First, kick all existing users off the system -- invalidate their
accounts somehow. Next, reconfigure your system to require that each
user signing up goes through a "click-wrap" agreement that you have
a lawyer draw up, that makes it clear that the undesirable behaviour
is not permitted and will constitute a breach of contract and
will constitute exceeding the authorization to use the system. Next,
you require a payment from each user who wants to use the forum --
a nominal $1 fee will do nicely. You want that payment so as to
make it clear that your site is involved in "interstate commerce";
it also makes it clear that access to the forum is a "thing of value".
Next, you synchronize your system clock against a trusted time
source such as an atomic clock, and you make sure you -keep- it
sync'd such as by using NTP.

Then you let people start signing up again, and you don't activate their
accounts until you receive the nominal payment from them.

This will not, of course, prevent the user from abusing your system,
but it lays the foundation for everything that follows.

When the user -does- go ahead and abuse your system, you then have
your lawyer draw up a "John Doe" supena and serve it against the ISP
who owns the IP the user apparently posted from, demanding all their
records pertaining to that login session. A supena needs grounds,
and the grounds that you cite will be the US Computer Fraud And Abuse
Statutes. You attach a copy of the user agreement to demonstrate
that the behaviour engaged in was unacceptable ("exceeded authorization"
in the terms of the Statutes), and you include the payment record
to demonstrate "interstate commerce". The US Computer Fraud and Abuse
Statutes apply to all "federal interest systems", and if you read
the Statutes you'll likely get a very heavy impression that they
are really only intended to protect Banks and other Big Business,
but they are *written* to protect any system that engages in
"interstate commerce", no matter how low the value of that commerce.
So that allows you to invoke federal laws rather than having to rely
on the differening laws of the different states.

Once the ISP of last record has handed over the records, you go after
the ISP that came before that in the chain.
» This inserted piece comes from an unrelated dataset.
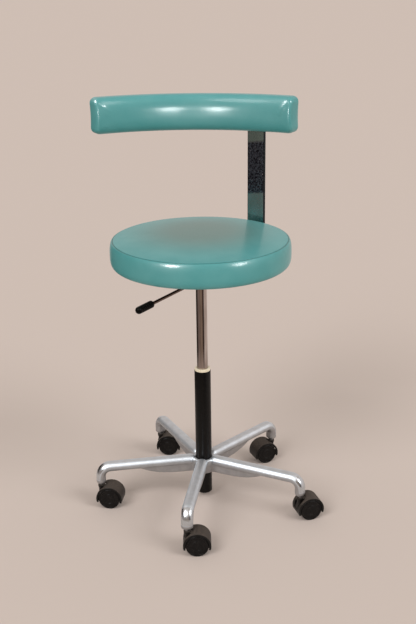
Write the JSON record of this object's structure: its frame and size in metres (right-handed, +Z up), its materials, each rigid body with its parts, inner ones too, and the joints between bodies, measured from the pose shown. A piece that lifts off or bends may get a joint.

And you keep going and
keep going until you hit a system that is deliberately refusing to
keep records so as to provide anonymous service. You then take their
refusal to a judge along with the other records, and get the judge to
authorize a wiretap; that and some patience gets you to the next hop.
And on and on you go, probably having to invoke international
extradition treaties to get overseas systems to release the information
to you. If you hit a country which refuses to play along, then you
go after all the countries that provide network feeds to said country
and get them to wiretap every data connection (and every phone line
too if necessary) until you capture information about one more hop.
Keep going on this long enough, and you'll eventually get back to the
original user's ISP and some reaon information about who the user is.


Oh yes, you should expect that this will all cost you upwards of
$US300,000 to track the user, and that you won't be able to recover
any of those costs -- you'll just get the satisfaction of having nailed
him or her with a Felony conviction and a $50 fine with no jail time.

Don't be too surprised, by the way, if somewhere along the way,
some judge refuses to issue the appropriate supena or wiretap order,
saying that there are better things for the police to be doing.
It's not uncommon for the appropriate departments to say that it
isn't worth their times to even open an investigation until the
value obtained without permission gets up to $50,000 or $100,000.